Mekanisme yang sering disebut “ASEAN Way” itu kerap mengesalkan sebagian pihak, termasuk penduduk ASEAN. Dalam jajak pendapat yang digelar ISEAS – Yusof Ishak Institute disimpulkan, 82,6 persen responden kecewa pada ASEAN. Organisasi itu dinilai lambat dan tidak efektif. Dengan demikian, ASEAN tidak bisa menghadapi dinamika ekonomi dan politik kawasan. Hal itu bisa membuat ASEAN menjadi usang. Selain itu, dari 48,2 persen pada 2022, 60,7 persen responden survei itu menganggap ASEAN semakin terpecah.
Sejak didirikan, ASEAN memang tidak pernah seragam. Kini, sebagian anggota ASEAN berstatus monarki absolut dan ada pula penerap sistem satu partai. Sementara di negara yang mengaku menerapkan demokrasi, aneka pembatasan terjadi. Karena itu, Freedom House hanya memberikan “Bebas Sebagian” sebagai status tertinggi untuk sebagian anggota ASEAN. Bahkan, sebagian lagi berstatus tidak bebas.
Pembatasan antara lain tecermin di AMM di Jakarta pekan ini. Lokasi puncak pertemuan hanya bisa diakses petugas dokumentasi dari pemerintahan negara peserta AMM. Kecuali sebagian sesi pembukaan, hampir seluruh rangkaian pertemuan itu sama sekali tertutup bagi publik. Sumber informasi ke publik untuk kegiatan itu hanyalah sebagian rekaman video dan foto yang disiarkan pemerintah.
Dari hampir 500 jurnalis yang sudah terdaftar sebagai peliput AMM, tidak jelas berapa yang boleh masuk lokasi pertemuan. Kondisi terjadi di Indonesia, yang bersama Filipina, mendapat skor kebebasan tertinggi di Asia Tenggara. Kamboja, negara dengan nilai kebebasan lebih rendah dari Indonesia, mengizinkan seluruh jurnalis peliput kegiatan ASEAN masuk ke lokasi kegiatan.
Teladan Kawasan Lain
Sementara diplomat veteran Singapura Kishore Mahbubani mengatakan, ASEAN salah satu organisasi kawasan yang sukses. Bahkan, sebagaimana ditulisnya di Foreign Affairs, ASEAN dinilai telah menjadi teladan bagi kawasan-kawasan di luar Asia Tengara.

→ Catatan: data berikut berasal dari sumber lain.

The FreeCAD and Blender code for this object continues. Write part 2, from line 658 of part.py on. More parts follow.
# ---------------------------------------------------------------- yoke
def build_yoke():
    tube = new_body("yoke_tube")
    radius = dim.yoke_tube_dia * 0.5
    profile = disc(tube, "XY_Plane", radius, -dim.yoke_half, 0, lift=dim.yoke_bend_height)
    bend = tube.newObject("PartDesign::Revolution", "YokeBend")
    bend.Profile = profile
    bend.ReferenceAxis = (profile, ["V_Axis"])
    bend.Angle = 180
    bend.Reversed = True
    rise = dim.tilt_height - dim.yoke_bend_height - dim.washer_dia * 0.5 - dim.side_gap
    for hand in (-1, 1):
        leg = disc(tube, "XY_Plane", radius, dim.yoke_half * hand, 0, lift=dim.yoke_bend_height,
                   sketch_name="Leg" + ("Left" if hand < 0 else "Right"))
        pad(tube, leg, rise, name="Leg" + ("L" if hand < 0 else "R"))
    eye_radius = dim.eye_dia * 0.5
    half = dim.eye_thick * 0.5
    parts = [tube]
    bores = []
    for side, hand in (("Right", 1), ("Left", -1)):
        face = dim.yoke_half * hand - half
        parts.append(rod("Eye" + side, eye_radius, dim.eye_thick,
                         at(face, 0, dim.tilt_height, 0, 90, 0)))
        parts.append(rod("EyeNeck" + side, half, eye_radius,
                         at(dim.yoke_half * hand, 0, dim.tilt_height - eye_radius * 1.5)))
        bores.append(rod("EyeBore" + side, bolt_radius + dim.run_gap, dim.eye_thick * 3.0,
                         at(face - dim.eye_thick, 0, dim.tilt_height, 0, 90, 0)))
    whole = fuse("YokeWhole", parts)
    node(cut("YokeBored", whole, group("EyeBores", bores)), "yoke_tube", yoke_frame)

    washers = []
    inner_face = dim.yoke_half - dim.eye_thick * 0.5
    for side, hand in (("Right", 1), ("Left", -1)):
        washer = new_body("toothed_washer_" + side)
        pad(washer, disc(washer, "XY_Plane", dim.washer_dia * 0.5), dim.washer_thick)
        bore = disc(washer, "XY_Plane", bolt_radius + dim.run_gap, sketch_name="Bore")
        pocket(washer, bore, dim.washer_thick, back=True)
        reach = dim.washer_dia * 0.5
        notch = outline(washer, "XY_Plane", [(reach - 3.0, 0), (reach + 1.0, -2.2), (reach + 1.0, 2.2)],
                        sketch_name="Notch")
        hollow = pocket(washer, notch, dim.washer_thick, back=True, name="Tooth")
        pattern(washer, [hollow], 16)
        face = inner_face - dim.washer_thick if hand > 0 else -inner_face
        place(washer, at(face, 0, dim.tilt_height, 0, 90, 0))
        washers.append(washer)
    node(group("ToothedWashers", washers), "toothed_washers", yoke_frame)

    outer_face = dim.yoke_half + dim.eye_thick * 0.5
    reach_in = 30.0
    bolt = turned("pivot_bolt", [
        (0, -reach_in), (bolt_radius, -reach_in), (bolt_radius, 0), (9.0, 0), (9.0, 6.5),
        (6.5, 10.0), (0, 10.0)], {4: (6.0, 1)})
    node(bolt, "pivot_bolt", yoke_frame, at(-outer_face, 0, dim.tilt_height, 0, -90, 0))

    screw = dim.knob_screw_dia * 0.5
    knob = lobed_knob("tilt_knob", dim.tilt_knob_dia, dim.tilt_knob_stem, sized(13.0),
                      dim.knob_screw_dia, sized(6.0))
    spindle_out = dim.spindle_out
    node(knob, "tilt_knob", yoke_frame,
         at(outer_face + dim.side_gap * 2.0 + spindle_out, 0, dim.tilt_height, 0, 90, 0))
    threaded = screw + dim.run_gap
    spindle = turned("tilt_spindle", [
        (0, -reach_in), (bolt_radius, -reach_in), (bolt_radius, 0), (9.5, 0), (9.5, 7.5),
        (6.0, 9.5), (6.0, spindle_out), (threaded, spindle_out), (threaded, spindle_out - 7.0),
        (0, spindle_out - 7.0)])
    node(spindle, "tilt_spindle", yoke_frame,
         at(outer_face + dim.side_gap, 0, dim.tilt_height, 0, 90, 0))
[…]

Negara dari kawasan lain terutama mengamati cara ASEAN mengelola hubungan dengan negara-negara besar. Meski berstatus sebagai mitra dagang terbesarnya, China tidak serta merta dianggap ASEAN sebagai sekutu terdekat. ASEAN relatif terus menjaga netralitas di kawasan.

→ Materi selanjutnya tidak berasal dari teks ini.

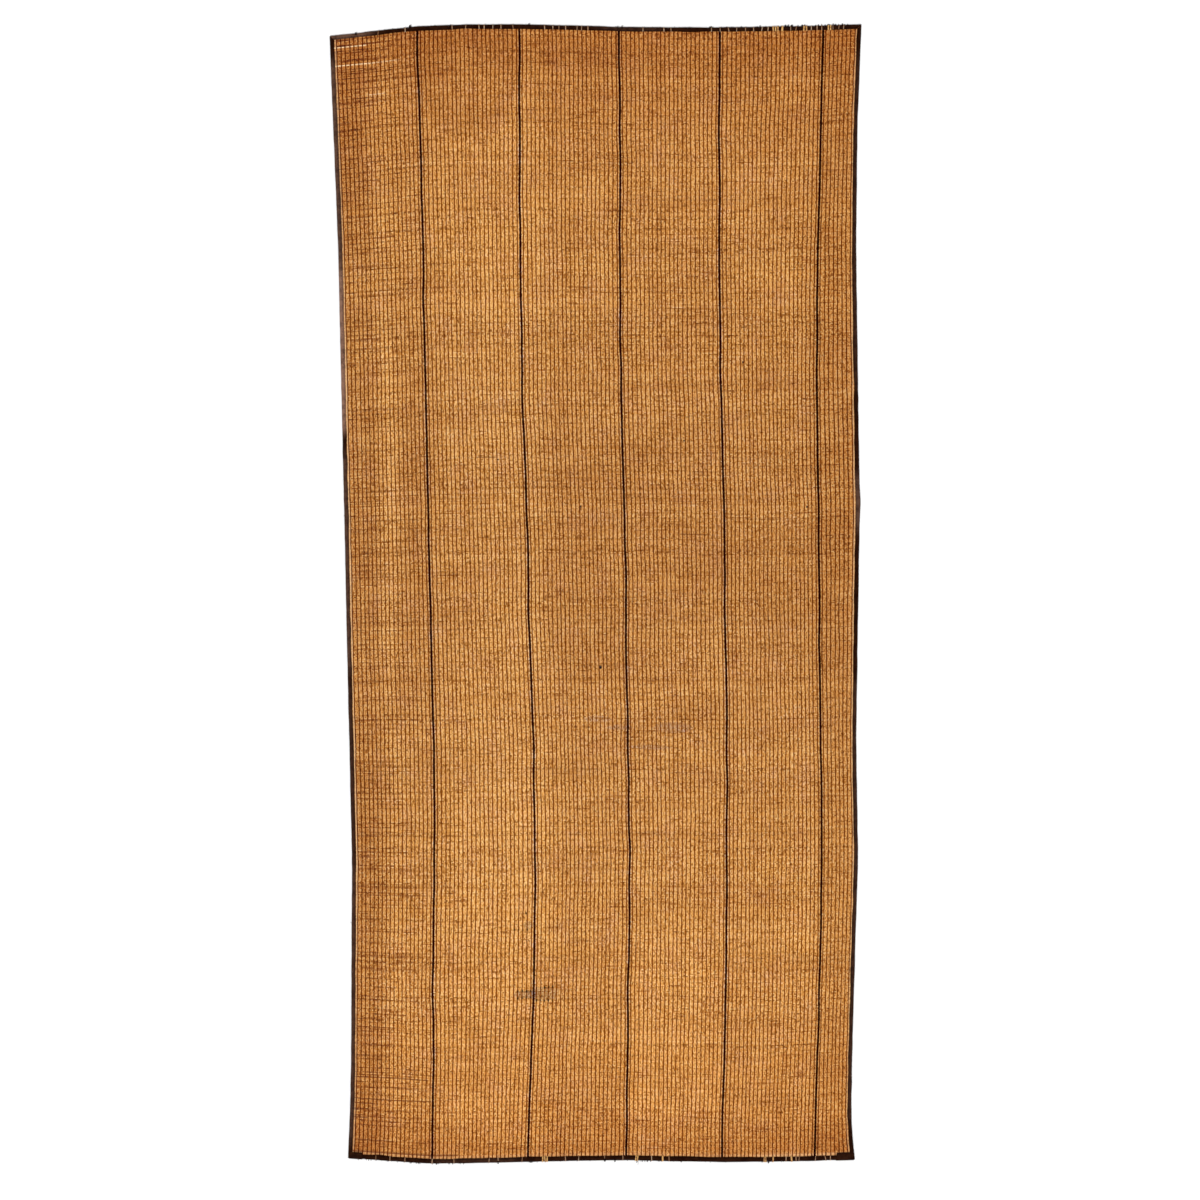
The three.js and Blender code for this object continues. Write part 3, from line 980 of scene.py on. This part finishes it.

ASEAN juga diteladani karena bisa membawa kawasan ini terus bertumbuh. Kala Uni Eropa terus menurun kesejahteraannya, warga ASEAN justru meningkat kemakmurannya dalam 40 tahun terakhir. Kontribusi ASEAN pada produk domestik bruto global terus melaju.
Hal yang yang membuat ASEAN diteladani adalah karena Asia Tenggara menjadi kawasan bebas relatif konflik selama puluhan tahun. Eropa dilanda setidaknya dua perang besar dalam 25 tahun terakhir. Dalam kasus bekas Yugoslavia, konfliknya tidak kunjung selesai. Timur Tengah, Amerika Latin, dan Afrika malah nyaris tanpa henti didera perang.
Di Asia Tenggara, hanya perang saudara Myanmar yang tidak kunjung bisa diselesaikan ASEAN. Selama menjadi ketua ASEAN, menurut Retno, Indonesia telah membuat 110 komunikasi dengan berbagai pemangku kepentingan terkait Myanmar. Meski demikian, tetap saja tidak ada tanda masalah di Myanmar akan berakhir.
Staf Khusus Menlu RI untuk Diplomasi Kawasan I Gede Ngurah Swajaya mengatakan, berbagai mitra Indonesia sepakat masalah Myanmar memang rumit. Perang saudara sudah berlangsung puluhan tahun. Perpecahan tidak hanya terjadi di antara militer dengan sipil. Perbedaan juga melanda sesama kekuatan sipil. Karena itu, akan butuh waktu lama untuk membantu Myanmar menyelesaikan masalahnya. “Apa pun solusinya, harus dengan cara yang dipilih dan dipimpin oleh Myanmar,” kata dia.